Contemplava as minha terras lá do alto, de perto da igreja de S. Pedro, onde o meu trono ficava num palácio de cristas rochosas que aí afloravam da terra poeirenta sob os pinheiros mansos, e onde gostava de me sentar contemplando, nos amplos e desimpedidos horizontes, aquela que era verdadeiramente a minha terra, uma terra sem fronteiras nem limites. E aí sentado, deixava-me invadir pelos elementos que me rodeavam e alimentava dessa forma o meu espírito, sem o poder saber, para toda a vida.




Havia os sons. Os sons que me chegavam diluídos pela distância, e misturavam o restolhar do vento nos pastos secos e na ramagem das árvores, os ecos de chocalhos de animais no campo, o ruído da serração lá em baixo, o trinar dos pássaros na sua azáfama, a sinfonia de miríades de insectos revolteando nos ares, os gritos dos rapazes jogando à bola e as vozes estridentes das mulheres que ao final do dia chamavam os filhos pelas ruas da vila...




Havia as cores, sobretudo na primavera, quando múltiplos tapetes de flores campestres polvilhavam de branco, amarelo e violeta os tapetes verdes de ervas rasas que serviam de chão aos olivais e montados, em contraponto com a cor dourada das searas prenhes de sementes oscilando ao vento uns meses mais tarde, ou à cor fulva do barro da terra exposta quando fendida e revolta pelos arados dos tractores. Havia depois aquele azul do céu, único e imenso, feito de luz e trasparência, povoado aqui e ali por farrapos brancos de nuvens vagarosas empurradas pelo vento suão, que se iam transformando ao sabor da minha imaginação enquanto as contemplava deitado nas lajes quentes de granito que me serviam de mobília. E havia o cinzento plúmbeo que se instalava nos dias de trovoada, recortando ainda mais se possível o casario contra o céu, sobretudo quando os raios de sol incidiam ainda sobre a vila e pintavam de amarelo dourado as paredes brancas, enquanto a chuva não chegava tingindo inevitavelmente de cinza toda a paisagem em volta e derramando cortinas de água sobre os telhados luzidios, para depois escorrer generosa e transparente pelos beirados sobre o empedrado dos passeios...




Havia os cheiros. O cheiro acre do fumo negro elevando-se aqui e ali entre o casario vindo dos fornos que se acendiam nas olarias para que o fogo cumprisse a sua missão de completar, com a alquimia das altas temperaturas, o trabalho saído das rodas e das mãos dos oleiros, dispersando-se depois dolentemente na atmosfera enquanto fazia sombras fugidias nas paredes e telhados da vila. O cheiro a terra molhada, impregnado de restolho, que se levantava do chão quando as primeiras gotas de chuva se derramavam sobre as terras em redor, secas e ávidas de água, e que ainda hoje é a memória viva desses tempos quando se repete. E o cheiro a poejos que se insinuava naqueles ares e me era trazido pela brisa suave desde os campos mais abaixo onde pequenos regatos lhes afagavam as raízes...

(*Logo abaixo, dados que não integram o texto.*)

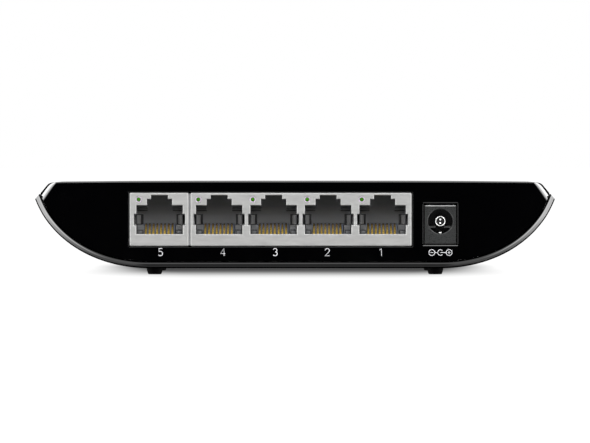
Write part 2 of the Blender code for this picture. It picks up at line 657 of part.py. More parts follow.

Nesse local, de que me sentia dono e senhor, gostava de me perder no tempo, de estar sozinho dando largas à fantasia de reinar num território só para mim num local inexpugnável nas suas muralhas de pedra ocultas pela copa frondosa dos pinheiros. Absorvendo cada elemento de toda a paisagem em redor, desfrutando do prazer daquela solidão, gostava muitas vezes de quedar-me absorto nos meus pensamentos sobretudo à hora mágica do dia em que o sol se propunha render-se à noite e no céu se recortava a lâmina fina e brilhante da lua em quarto crescente, qual foice de luz riscando o astro, preparando-se para derramar daí a pouco, sob o céu polvilhado de estrelas, o seu manto diáfano de ténue luar que tingiria depois a terra com o seu halo azulado onde habitariam apenas vultos sombrios de sobreiros, e oliveiras, e rastos de pirilampos, e onde ecoaria o cantar sincopado e frenético das cigarras. Entre aqueles campos, aquele casario, aquelas gentes, deixava deambular a minha imaginação e contruía as histórias e as aventuras que nunca partilhei com ninguém, património da minha intimidade carregado pela força telúrica que emanava de toda aquela envolvência e que remanesce dentro de mim.




Talvez por isso, decerto por isso, a este meu reino regresso invariavelmente mesmo quando lá não estou e a despeito da distância que o tempo induz nas coisas da memória. É o meu reino onde ainda hoje faço poesia e escrevinho contos e romances, onde me recolho para meditar, para me conformar ou para me revoltar, umas vezes para rir e outras para chorar.




Porque esse reino está mesmo lá mesmo eu não estando, porque da infância me traz e me ficou, porque é neste reino que sinto as minhas raízes profunda e inabalavelmente agarradas à minha substância, porque sem um reino destes não seria afinal quem hoje eu sou.